In 2000, China took less than 5% of Australia’s exports of goods and services. Now China takes over 25% of all exports. This is why trends in China’s economy and its policy settings matter so much for investors, financial markets, corporations, the Australian government and the Reserve Bank.

But Japan remains Australia’s second-largest export market, accounting for around 18% of all exports, a level that has held more or less for over a decade. South Korea and India together account for a further 12% of Australia’s exports and are obviously important markets. In total, Asia takes around 75% of Australia’s exports, which is why our engagement in the region is so important.

It is no real surprise to see that the European Union accounts for just 8% of Australia’s exports, about half the level of a decade earlier. The US has never been a major export market for Australia and it is now less relevant than ever, taking just 5% of all exports — the same percentage as India.

In other words, Japan is now a larger export market for Australia than the EU and the US combined.

The move to an international trade surplus has helped diffuse the residual concerns, if there were any, about the current account deficit.

With surpluses on the trade balance, the current deficit is now accounted for by the net income balance (deficit usually). Net income, in this instance, is effectively made up of the outflow of dividends and interest to foreign holders of Australian stocks and bonds less the inflow to Australia from our holdings of foreign stocks and bonds.

With massive capital inflow into Australia over the past couple of centuries, there are now always more outflows than inflows, hence the deficit on the net income balance.

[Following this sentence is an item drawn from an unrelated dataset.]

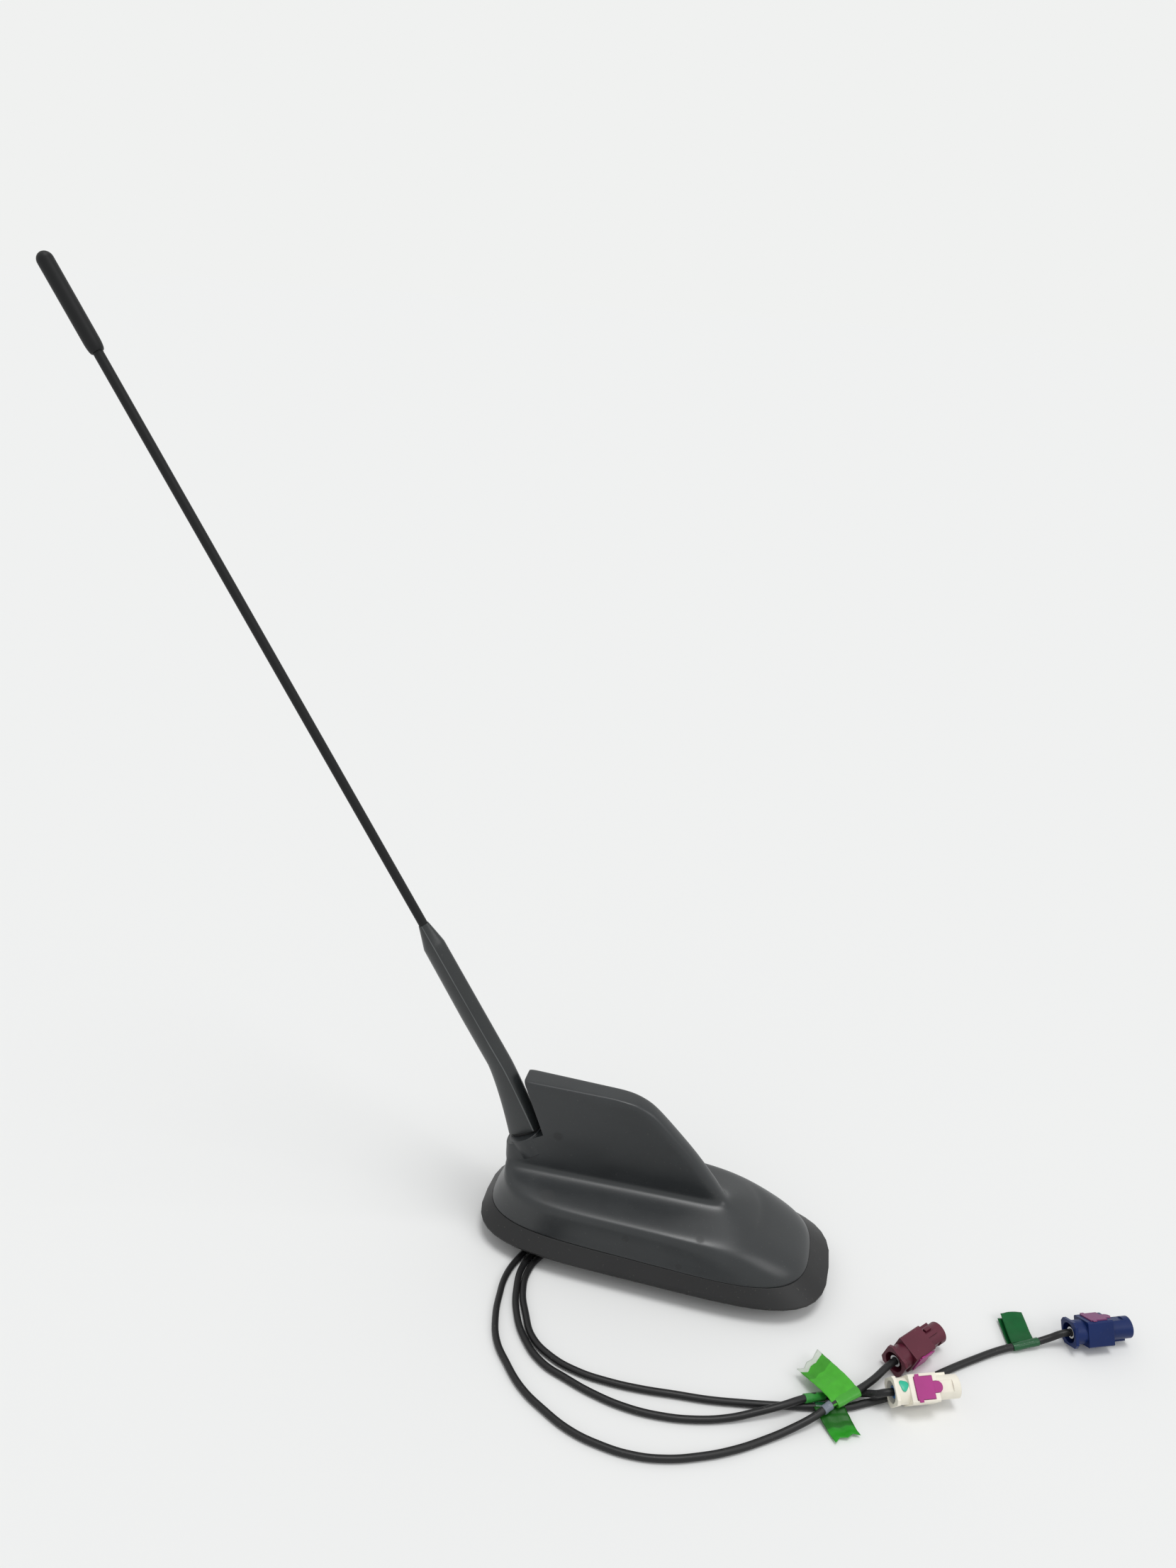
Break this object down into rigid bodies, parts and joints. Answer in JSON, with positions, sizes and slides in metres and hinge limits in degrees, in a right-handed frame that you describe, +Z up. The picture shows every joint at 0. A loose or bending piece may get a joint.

As the chart below shows, the net income balance has narrowed in the last few years, no doubt a function of the very low interest rate climate prevailing around the world. This narrowing in the net income deficit, together with the move to trade surplus, has caused the current account deficit to fall to below 3% of GDP. This is near historical lows and is well down on the average of around 6% of GDP in the period between 2001 to 2008, and it is getting close to it lowest level since the 1970s.

Australia’s economic transition from a mining investment boom to a more balanced growth mix has exports rising as a critical aspect of that trend. While the Reserve Bank and Treasury forecasts are both reliant on household consumption and dwelling construction to contribute to GDP growth over the next two years, stronger exports will no doubt figure in the plan to lift GDP growth above 3%.

On present indications, the move to an international trade surplus and rising export volumes, especially from the mining sector, suggests GDP growth is on track to hit 3% by year end and should hit 3.75% in 2014. It is not all that common for Australia to have an export-led growth phase, but it looks like one is forming about now.